January 31 2015 Latest news:
Wednesday, January 22, 2014
The mental health trust for Norfolk and Suffolk could face financial penalties if it does not address performance issues, commissioners warned yesterday.
Officials from North Norfolk Clinical Commissioning Group (CCG) said they had major concerns about the speed of response to urgent referrals following a shake-up of services by Norfolk and Suffolk NHS Foundation Trust (NSFT).
Commissioners pledged to work with the mental health trust to improve the performance of its Access and Assessment team after being lobbied by campaigners over concerns about the redesign of services at the NHS trust. Members of the CCG governing body added that patients being sent outside of Norfolk and Suffolk for an inpatient bed was “unacceptable”.
Members of the Campaign to Save Mental Health Services in Norfolk and Suffolk lobbied the CCG meeting in Aylsham and accused the commissioners of not doing enough.
Terry Skyrme, mental health worker and campaigner, asked the commissioners whether they were aware 13 pre-discharge beds at Hellesdon Hospital were about to close.
“Have you been aware of the bed crisis for the last two years?

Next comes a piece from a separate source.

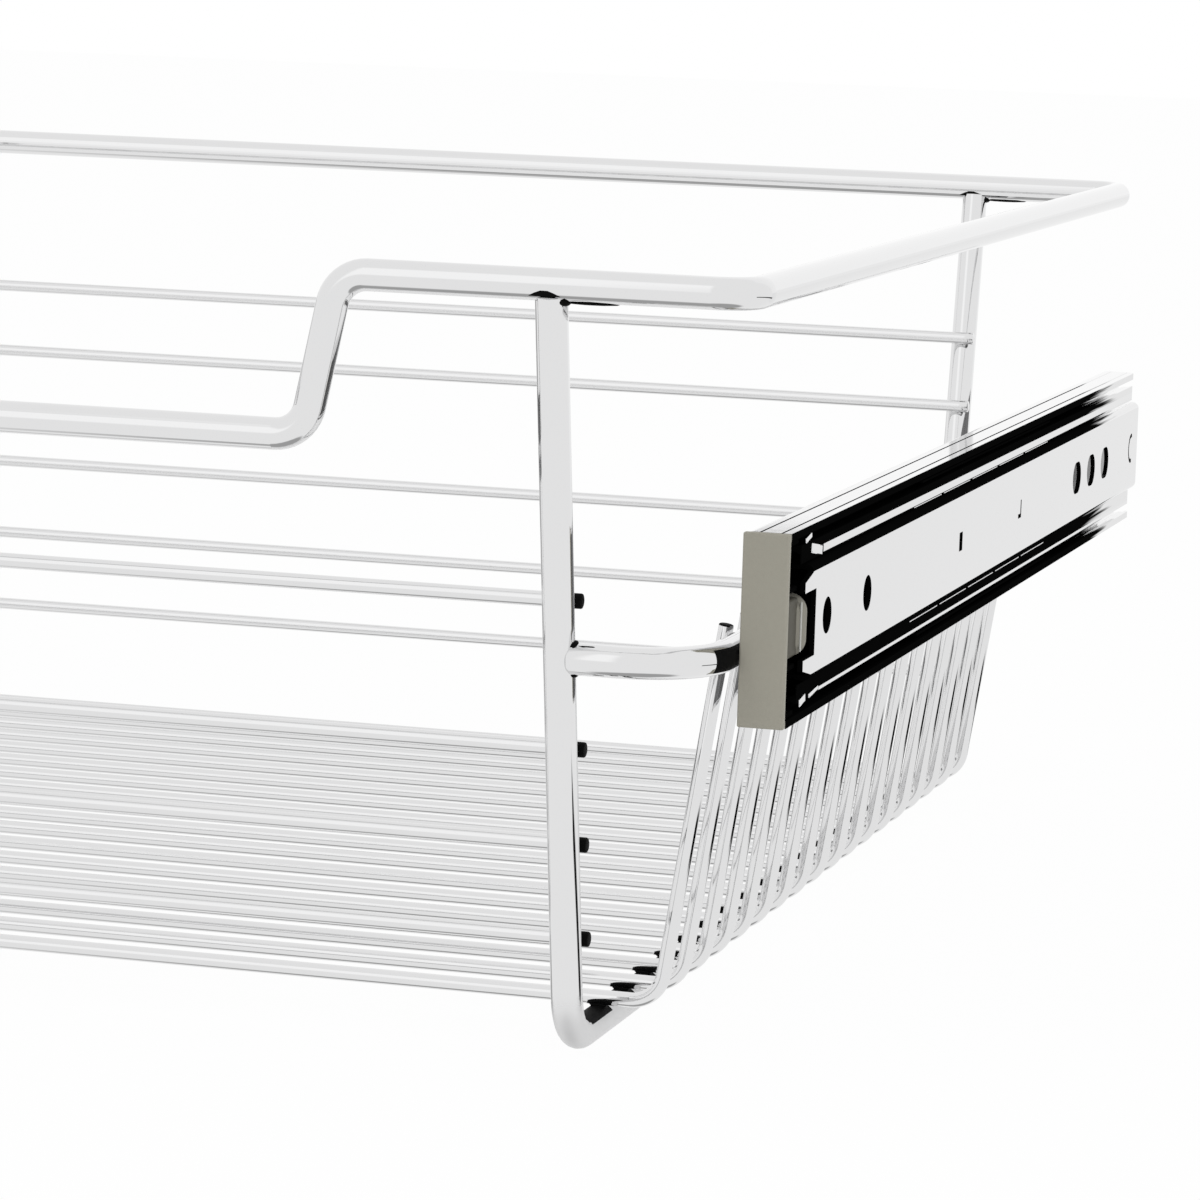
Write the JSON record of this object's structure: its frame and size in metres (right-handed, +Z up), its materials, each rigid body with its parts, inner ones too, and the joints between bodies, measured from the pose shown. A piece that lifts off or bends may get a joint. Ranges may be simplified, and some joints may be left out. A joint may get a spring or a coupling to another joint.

The crisis is much, much worse with patients being sent to Harrogate, Brighton, Dorking and Weston-super-mare. It is lucky if you are a patient in North Norfolk to end up in Bury St Edmunds,” he said.
The meeting heard that a contract query notice was issued against NSFT in November, which had been raised to a first exception report, calling for the mental health trust to put a timetable in place to deliver improvements within the Access and Assessment team. Concerns have been raised that the NHS trust is not meeting its emergency four hour and urgent 72 hour referral targets.
Mark Taylor, chief officer of the North Norfolk CCG, added that there were “levers” available to commissioners to force the organisation to improve.
“We can force them to provide information to us and we can take action including withdrawing money. We will intervene when things are not being delivered when we need them to be,” he said.
The number of patients being sent outside of the two counties represents five to seven percent of total admissions.